Une rivière gelée à la frontière entre le Canada et les Etas Unis. La glace qui menace à tout moment de rompre, comme la vie de ces deux femmes, Ray et Lila qui se battent bec et ongles pour leurs enfants.
Ray, l’une de ces travailleuses pauvres dont le mari est parti et qui, à la veille de Noël veut offrir à ses deux fils une maison et une vie digne. Lila d’origine Mohawk qui vit dans la réserve indienne et qui lutte pour récupérer son bébé retenu par sa belle famille après la mort de son mari. L’argent est le seul moyen de concrétiser leurs rêves.
Pour cela, ces deux femmes à priori antinomiques s’allient pour faire passer contre rémunération des immigrés clandestins dans leur voiture à travers la rivière gelée de Saint Lawrence. En s’engageant dans cette voie, elles devront affronter les éléments naturels, la police et des employeurs plus que douteux.
Avec ce film indépendant, la réalisatrice Courtney Hunt dresse le portrait de deux femmes qui ne reculent devant rien pour parvenir à leurs fins, tout en conservant pourtant une dignité et des valeurs humaines qui les rendent d’autant plus fortes et attachantes.

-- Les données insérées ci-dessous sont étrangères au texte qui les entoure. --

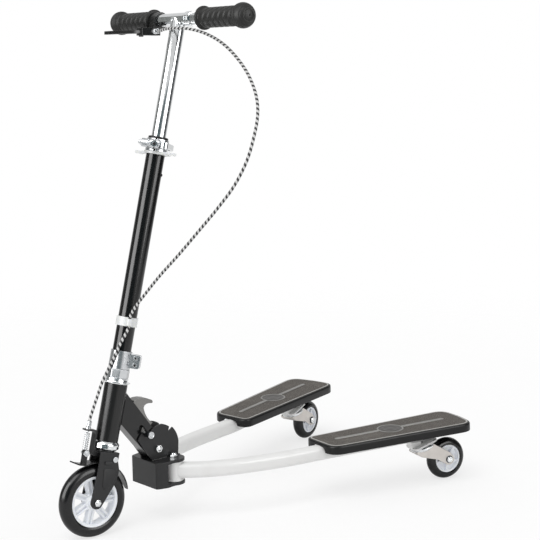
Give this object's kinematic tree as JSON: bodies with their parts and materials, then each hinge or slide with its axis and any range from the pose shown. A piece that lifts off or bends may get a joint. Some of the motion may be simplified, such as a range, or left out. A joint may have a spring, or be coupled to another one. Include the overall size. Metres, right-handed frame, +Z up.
{
  "type": "tricycle drifter scooter",
  "caption": "Folding drifter tricycle scooter with telescopic handlebar, swinging footboard arms, inclined castors, rim brake and latch",
  "frame": {"origin": "on the ground, under the middle of the scooter's bounding box", "axes": "+X forward, +Y to the rider's left, +Z up"},
  "size_m": [0.7744, 0.5016, 0.8911],
  "materials": {
    "black_coat": "satin black powder coat",
    "chrome": "bright chrome plating",
    "steel": "zinc-plated steel",
    "white_coat": "gloss white powder coat",
    "tyre": "black polyurethane",
    "grip": "black foam rubber",
    "wheel_plastic": "white nylon",
    "deck_plastic": "moulded black plastic",
    "deck_pad": "grained grey-brown non-slip pad",
    "pale_plastic": "pale translucent plastic",
    "black_plastic": "black plastic",
    "castor_metal": "warm silver coat",
    "alloy": "grey cast alloy",
    "cable": "black and white cable cover"
  },
  "bodies": {
    "rear_frame": {"yoke": "black_coat", "quadrant_left": "black_coat", "quadrant_right": "black_coat", "fold_bolt": "steel", "kingpin_left": "steel", "kingpin_right": "steel"},
    "front_frame": {"head_tube": "black_coat", "strut": "black_coat", "lower_cup": "chrome", "upper_cup": "chrome"},
    "latch": {"latch_hook": "alloy", "latch_pin": "steel"},
    "steering": {"fork": "black_coat", "front_axle": "steel", "shoe_pivot": "steel", "locknut": "steel", "low_clamp": "steel", "low_clamp_bolt_1": "steel", "low_clamp_bolt_2": "steel", "column": "black_coat", "cable_guide": "pale_plastic", "top_clamp": "steel", "release_skewer": "steel", "stem_bushing": "black_plastic", "grip_clip": "pale_plastic", "cable_stop": "black_coat", "barrel_adjuster": "steel", "return_spring": "steel", "brake_wire": "steel", "brake_cable": "cable"},
    "shoe": {"brake_shoe": "black_coat", "cable_anchor": "steel"},
    "quick_release": {"release_lever": "steel"},
    "bars": {"handlebar": "chrome", "bar_collar": "pale_plastic", "grip_left": "grip", "grip_right": "grip", "lever_perch": "alloy"},
    "brake_handle": {"brake_lever": "alloy"},
    "front_wheel": {"front_hub": "wheel_plastic", "front_tyre": "tyre"},
    "swing_arm_left": {"arm_left": "white_coat", "castor_plate_left": "white_coat", "castor_kingbolt_left": "steel", "deck_left": "deck_plastic", "deck_pad_left": "deck_pad"},
    "castor_left": {"castor_fork_left": "castor_metal", "castor_axle_left": "steel"},
    "castor_wheel_left": {"castor_hub_left": "wheel_plastic", "castor_tyre_left": "tyre"},
    "swing_arm_right": {"arm_right": "white_coat", "castor_plate_right": "white_coat", "castor_kingbolt_right": "steel", "deck_right": "deck_plastic", "deck_pad_right": "deck_pad"},
    "castor_right": {"castor_fork_right": "castor_metal", "castor_axle_right": "steel"},
    "castor_wheel_right": {"castor_hub_right": "wheel_plastic", "castor_tyre_right": "tyre"}
  },
  "joints": [
    {"name": "fold", "type": "hinge", "parent": "rear_frame", "child": "front_frame", "pos_m": [0.19474, -0.00178, 0.13128], "axis": [0, -1, 0], "range_deg": [0, 78]},
    {"name": "latch_slide", "type": "slide", "parent": "front_frame", "child": "latch", "axis": [0.6018, 0, 0.7986], "range_m": [0, 0.015]},
    {"name": "steer", "type": "hinge", "parent": "front_frame", "child": "steering", "pos_m": [0.29434, -0.00178, 0.14998], "axis": [-0.247, 0, 0.969], "range_deg": [-40.4, 49.6]},
    {"name": "bar_height", "type": "slide", "parent": "steering", "child": "bars", "axis": [-0.247, 0, 0.969], "range_m": [-0.15, 0], "deforming": ["brake_cable"]},
    {"name": "brake_squeeze", "type": "hinge", "parent": "bars", "child": "brake_handle", "pos_m": [0.13202, -0.08325, 0.8475], "axis": [0.0408, 0.0167, -0.999], "range_deg": [0, 22], "stiffness_Nm_per_rad": 0.8, "deforming": ["return_spring", "brake_wire"]},
    {"name": "shoe_press", "type": "hinge", "parent": "steering", "child": "shoe", "pos_m": [0.28598, -0.00074, 0.1303], "axis": [-0.0777, -0.9968, -0.0198], "range_deg": [0, 3.2], "deforming": ["return_spring", "brake_wire"]},
    {"name": "clamp_release", "type": "hinge", "parent": "steering", "child": "quick_release", "pos_m": [0.17215, 0.02731, 0.65726], "axis": [0.247, 0, -0.969], "range_deg": [0, 100]},
    {"name": "front_wheel_spin", "type": "hinge", "parent": "steering", "child": "front_wheel", "pos_m": [0.32488, -0.00242, 0.06247], "axis": [0.0777, 0.9968, 0.0198], "continuous": true},
    {"name": "arm_swing_left", "type": "hinge", "parent": "rear_frame", "child": "swing_arm_left", "pos_m": [0.16674, 0.02142, 0.08998], "axis": [0, 0, 1], "range_deg": [-20, 12]},
    {"name": "castor_swivel_left", "type": "hinge", "parent": "swing_arm_left", "child": "castor_left", "pos_m": [-0.29868, 0.18015, 0.06898], "axis": [0.2828, -0.0742, 0.9563], "continuous": true},
    {"name": "castor_spin_left", "type": "hinge", "parent": "castor_left", "child": "castor_wheel_left", "pos_m": [-0.34898, 0.19335, 0.03948], "axis": [0.2538, 0.9673, 0], "continuous": true},
    {"name": "arm_swing_right", "type": "hinge", "parent": "rear_frame", "child": "swing_arm_right", "pos_m": [0.16674, -0.02498, 0.08998], "axis": [0, 0, 1], "range_deg": [-12, 20]},
    {"name": "castor_swivel_right", "type": "hinge", "parent": "swing_arm_right", "child": "castor_right", "pos_m": [-0.29868, -0.18372, 0.06898], "axis": [0.2828, 0.0742, 0.9563], "continuous": true},
    {"name": "castor_spin_right", "type": "hinge", "parent": "castor_right", "child": "castor_wheel_right", "pos_m": [-0.34898, -0.19691, 0.03948], "axis": [-0.2538, 0.9673, 0], "continuous": true}
  ],
  "couplings": [
    {"joint": "latch_slide", "follows": "fold", "m_per_rad": 0.011007},
    {"joint": "shoe_press", "follows": "brake_squeeze", "ratio": 0.14531}
  ]
}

En cela, le personnage de Ray est le croisement entre Beth dans L’Ame des guerriers de Lee Tamahori et Angie dans It’s a free world de Ken Loach. Mère courage, elle se bat contre un destin qui s’acharne et une société impitoyable pour donner à ses enfants un avenir et leur assurer de quoi subsister. Pour cela, elle n’hésite pas à exploiter la misère humaine et des malheureux encore plus en détresse qu’elle ne l’est elle-même.
C’est cet instinct maternel, cet amour pour leurs enfants qui les unissent et leur donne le courage de lutter.

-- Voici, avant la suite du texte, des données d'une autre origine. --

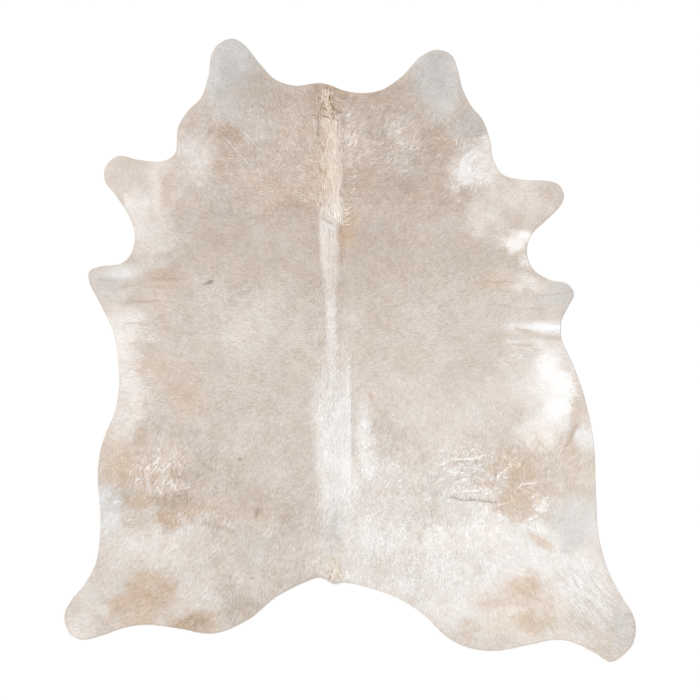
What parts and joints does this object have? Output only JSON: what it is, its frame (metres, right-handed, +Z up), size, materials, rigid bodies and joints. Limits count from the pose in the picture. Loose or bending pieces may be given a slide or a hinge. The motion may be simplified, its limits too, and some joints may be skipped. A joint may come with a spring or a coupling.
{
  "type": "cowhide rug",
  "caption": "Flat hair-on cowhide rug cut to the outline of a whole hide, pale beige to cream, with a raised cream hair crest along the spine.",
  "frame": {"origin": "under the middle of the outline's box, on the face that lies on the floor", "axes": "+Y along the spine towards the neck, +X to the right seen from above, +Z up out of the coat"},
  "size_m": [2.3054, 2.515, 0.005],
  "materials": {
    "coat": "short hair lying flat, pale beige with cream and tan patches, soft sheen; plain suede underneath"
  },
  "bodies": {
    "root": {"hide": "coat"}
  },
  "joints": []
}
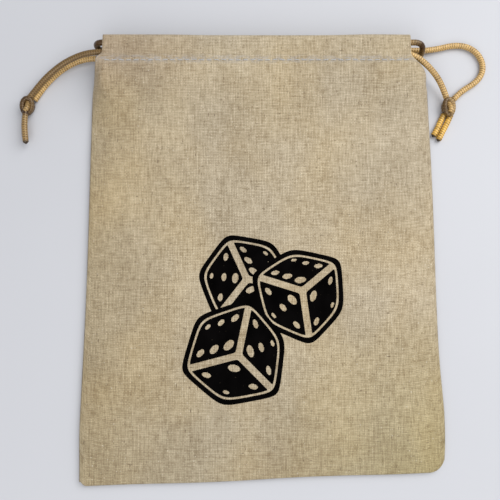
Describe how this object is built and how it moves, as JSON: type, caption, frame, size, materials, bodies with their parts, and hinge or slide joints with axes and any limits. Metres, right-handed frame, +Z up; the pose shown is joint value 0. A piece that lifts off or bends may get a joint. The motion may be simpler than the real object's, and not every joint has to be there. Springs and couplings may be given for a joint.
{
  "type": "drawstring dice bag",
  "caption": "Flat natural-linen drawstring pouch with a stitched cord channel at the mouth, knotted drawcords at both sides and a printed dice motif.",
  "frame": {"origin": "on the surface that the bag lies on, under the middle of the cloth bag's outline", "axes": "+X across the bag to the right seen from above, +Y towards the mouth, +Z up out of the printed front"},
  "size_m": [0.2105, 0.1944, 0.0136],
  "materials": {
    "linen": "natural undyed plain-weave linen, matt",
    "thread": "pale sewing thread",
    "ink": "flat black screen-print ink in the weave",
    "cord": "golden-brown braided satin cord"
  },
  "bodies": {
    "bag": {"back_panel": "linen", "front_panel": "linen", "back_casing": "linen", "front_casing": "linen", "front_casing_stitches": "thread", "back_casing_stitches": "thread", "left_side_seam": "linen", "right_side_seam": "linen", "bottom_seam": "linen", "dice_print": "ink"},
    "left_drawcord": {"left_cord": "cord", "left_knot": "cord", "left_tail_upper": "cord", "left_tail_lower": "cord"},
    "right_drawcord": {"right_cord": "cord", "right_knot": "cord", "right_tail_inner": "cord", "right_tail_outer": "cord"}
  },
  "joints": [
    {"name": "left_cord_pull", "type": "slide", "parent": "bag", "child": "left_drawcord", "axis": [-1, 0, 0], "range_m": [0, 0.004]},
    {"name": "right_cord_pull", "type": "slide", "parent": "bag", "child": "right_drawcord", "axis": [1, 0, 0], "range_m": [0, 0.0012]}
  ]
}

La force de ce film tient avant tout à l’interprétation remarquable de Melissa Leo et Misty Upham, à la direction d’acteur d’une réalisatrice complètement en phase avec ses personnage, à sa propension à tirer parti de décors superbes et écrasants. Des personnages parfaitement écrits et une musique en phase avec l’atmosphère particulière de ce film en font une vraie réussite, une leçon d’humanité qui à aucun moment ne sombre dans le drame lacrymale.
Courtney Hunt nous montre sans aucun pathos une partie de cette société américaine laissée pour compte et des femmes qui ne possèdent rien que la formidable envie de s’en sortir. Quitte pour cela à participer à ce que le système leur propose de plus vil.

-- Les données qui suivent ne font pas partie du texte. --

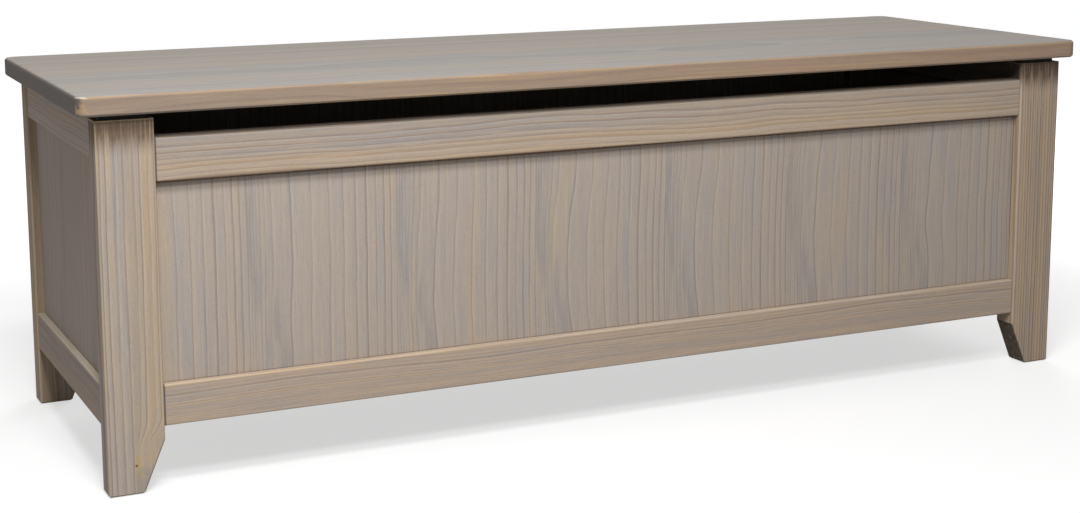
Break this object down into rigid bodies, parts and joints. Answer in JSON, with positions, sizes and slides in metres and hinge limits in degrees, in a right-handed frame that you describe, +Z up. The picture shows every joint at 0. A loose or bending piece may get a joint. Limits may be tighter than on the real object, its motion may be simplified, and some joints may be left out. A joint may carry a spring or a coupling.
{
  "type": "blanket chest",
  "caption": "Long low blanket chest in grey-washed pine: framed and panelled box on tapered feet, overhanging hinged lid with a hand gap below it and a slotted lid stay.",
  "frame": {"origin": "on the floor, under the middle of the closed lid", "axes": "+X along the chest towards its right end as seen from the front, +Y from front to back, +Z up"},
  "size_m": [1.2, 0.398, 0.398],
  "materials": {
    "grey_wash_pine": "satin grey-brown stain over open pine grain",
    "inside_pine": "matt, thinly stained pine",
    "steel": "bright zinc-plated steel",
    "screw_steel": "zinc-plated steel",
    "rubber": "matt black rubber"
  },
  "bodies": {
    "root": {"front_left_post": "grey_wash_pine", "back_left_post": "grey_wash_pine", "front_right_post": "grey_wash_pine", "back_right_post": "grey_wash_pine", "front_bottom_rail": "grey_wash_pine", "front_top_rail": "grey_wash_pine", "back_bottom_rail": "grey_wash_pine", "back_top_rail": "grey_wash_pine", "left_bottom_rail": "grey_wash_pine", "left_top_rail": "grey_wash_pine", "right_bottom_rail": "grey_wash_pine", "right_top_rail": "grey_wash_pine", "front_panel": "grey_wash_pine", "back_panel": "grey_wash_pine", "left_panel": "grey_wash_pine", "right_panel": "grey_wash_pine", "bottom_panel": "inside_pine", "bottom_bearer": "inside_pine", "front_cleat": "inside_pine", "back_cleat": "inside_pine", "left_cleat": "inside_pine", "right_cleat": "inside_pine", "cleat_brads": "screw_steel", "left_hinge_case_leaf": "steel", "right_hinge_case_leaf": "steel", "left_hinge_pin": "steel", "right_hinge_pin": "steel", "case_hardware_screws": "screw_steel", "lid_buffers": "rubber", "stay_stud_plate": "steel"},
    "lid": {"lid_panel": "grey_wash_pine", "left_lid_batten": "inside_pine", "right_lid_batten": "inside_pine", "batten_brads": "screw_steel", "left_hinge_lid_leaf": "steel", "right_hinge_lid_leaf": "steel", "lid_hardware_screws": "screw_steel", "stay_lid_bracket": "steel", "stay_rivet": "steel"},
    "stay": {"stay_arm": "steel"}
  },
  "joints": [
    {"name": "lid_hinge", "type": "hinge", "parent": "root", "child": "lid", "pos_m": [0, 0.1944, 0.37525], "axis": [-1, 0, 0], "range_deg": [0, 95]},
    {"name": "stay_pivot", "type": "hinge", "parent": "lid", "child": "stay", "pos_m": [-0.5574, 0.04463, 0.36688], "axis": [1, 0, 0], "range_deg": [0, 47.5]}
  ],
  "couplings": [
    {"joint": "stay_pivot", "follows": "lid_hinge", "ratio": 0.5}
  ]
}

Elles l’assument et vivent avec, faisant leur l’adage manger ou être manger dans cette jungle qu’est devenu leur quotidien.

samedi 10 janvier 2009

Che - L'Argentin

On comprend dès la première demi heure du nouveau film de Steven Soderbergh que l’on n’est pas devant le grand film que mérite le destin hors du commun d’un homme qui ne l’est pas moins.
La première partie d’une œuvre qui en compte deux se concentre sur l’épopée cubaine d’Ernesto Guevara, de sa rencontre avec Fidel Castro jusqu’à la libération de Cuba de la dictature de Batista.
Alternant les scènes sur l’île et la venue du Che quelques années plus tard aux Etats Unis, le film souffre d’un manque de lisibilité qui semble du essentiellement à un problème de montage.
Si le choix du réalisateur de passer tout le long du film d’une époque à l’autre est intéressant, il n’arrive cependant pas à rendre l’épopée du Che captivante alors que le sujet s’y prêtait grandement. Par exemple, le parti pris de plaquer sur des scènes de bataille les discours du Che rend l’ensemble difficile à suivre et diminue à la fois l’impact des images et des dialogues.
Che – l’Argentin peut paraitre un peu obscur pour qui ne connait pas un minimum l’histoire cubaine. La bataille décisive de Santa Clara est très bien restituée d’un point de vue militaire, mais son impact politique n’apparait que peu. Les discours prononcés par le Che ainsi que ses interviews sont passionnantes et nous font percevoir une partie de cette personnalité complexe que fut ce médecin argentin devenu l’une des figures légendaires du vingtième siècle. Pourtant, le film ne se concentre pas suffisamment sur le contexte politique et idéologique qui a conduit une poignée d’hommes à débarquer sur Cuba à bord du Granma avec la volonté de libérer l’île d’une dictature installée par les Etats unis et l’espoir fou d’instaurer une révolution populaire socialiste à quelques kilomètres seulement de l’Amérique.
Enfin, on aurait souhaité de la part de Steven Soderbergh une vision moins uniforme d’Ernesto Guevara, car derrière la figure légendaire se cache un homme avec ses contradictions et sa part d’ombre. Sur un sujet aussi lourd à traiter, Oliver Stone avait fait de JFK un film passionnant, une véritable investigation, quitte à risquer la controverse.
Steven Soderbergh nous a déjà démontré avec Traffic qu’il savait raconter une histoire complexe et diriger une multitude de personnages troubles. Il faut donc attendre la seconde partie de ce dytique avant de juger trop sévèrement un film qui, malgré la déception qu’il engendre avec un tel sujet, n’en reste pas moins bien filmé et interprété.